Four adults will be traveling at Christmas to PV and were wondering which airline to choose.  When would be the best time to book this?  I don't want to wait too long, but I hear the better flights come out later??????????


----------



## Aussie girl (Mar 5, 2007)

I ususally check Selloffvacations. Right now they are only showing airfares until the end of October.


----------



## Canuck (Mar 7, 2007)

West Jet and Air Canada will probably have the best routing.  However, check out America West and Alaska.


----------



## BarCol (Mar 13, 2007)

My realtives flew Alaska Air from Calgary to PV last year - not sure if there was a stop anywhere though.. I like the idea of WestJet if thye go there.


----------



## merc (Mar 14, 2007)

If you are considering a scheduled airline, for a holiday week like Christmas, the best time is often in the very first week that you can book, which is I think a year out.   Recently we looked at online Cancun fares for next Feb, and they started at around $800 Canadian the week the bookings were first available; by the next week they were at $950, and soon I expect they will be around the $1200 mark as seats fill up.  Last year I saw the same pattern for Calgary to PV, and booking early was the cheapest option as it turned out for scheduled flights.

Charter fares come out usually not too much before the season starts.  They will probably be a bit higher than this season's due to fuel/labor costs.  Then you have the option of hoping for a last minute discount, but that is extremely risky if you need a specific date.  

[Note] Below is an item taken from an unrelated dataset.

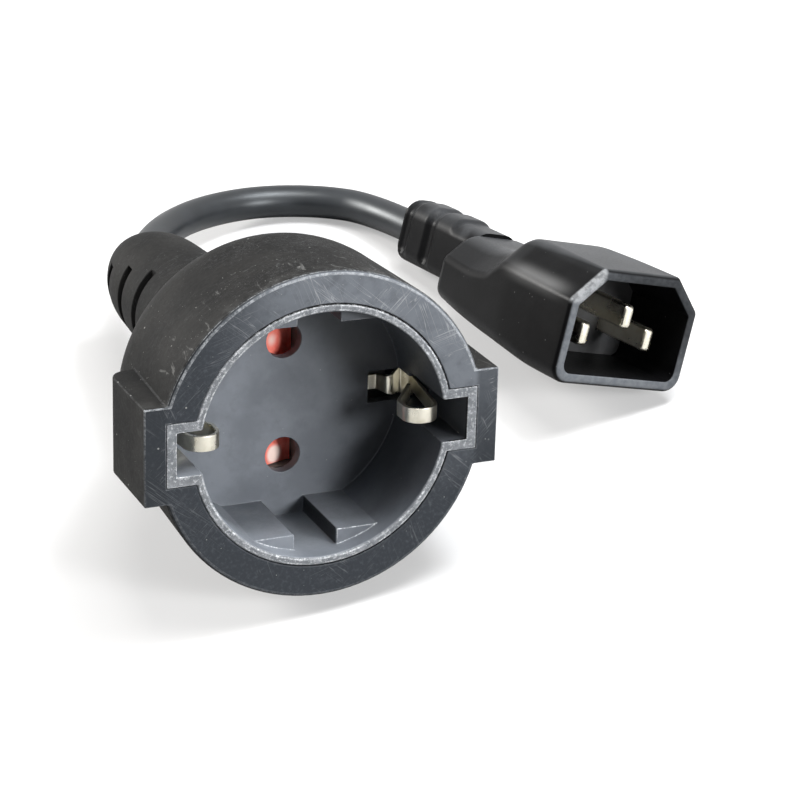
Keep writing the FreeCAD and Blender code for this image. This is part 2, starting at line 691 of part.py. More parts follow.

I wouldn't expect much for fare reductions coming for right at Xmas fares because Alberta (and rest of Canada) to Mexico demand is extremely strong overall.    But as a result of the demand, there are relatively lots of flights to PV so anything might happen.


----------



## eal (Mar 14, 2007)

I have found that as soon as the flight comes available is the cheapest time to buy for high-traffic routes (such as Calgary or Edmonton to Mexico).  You can usually book 330 days out, but for a return ticket you need to wait until 330 days before your return flight.


----------



## Lester (Mar 15, 2007)

That's what we had always done before, booked a year ahead but had never used FF points before.  The agent at AVION told me to wait until May or June as so many of the flights could end up in a milk run (and we unfortunately have been on those before).  Maybe I should go ahead and book now????


----------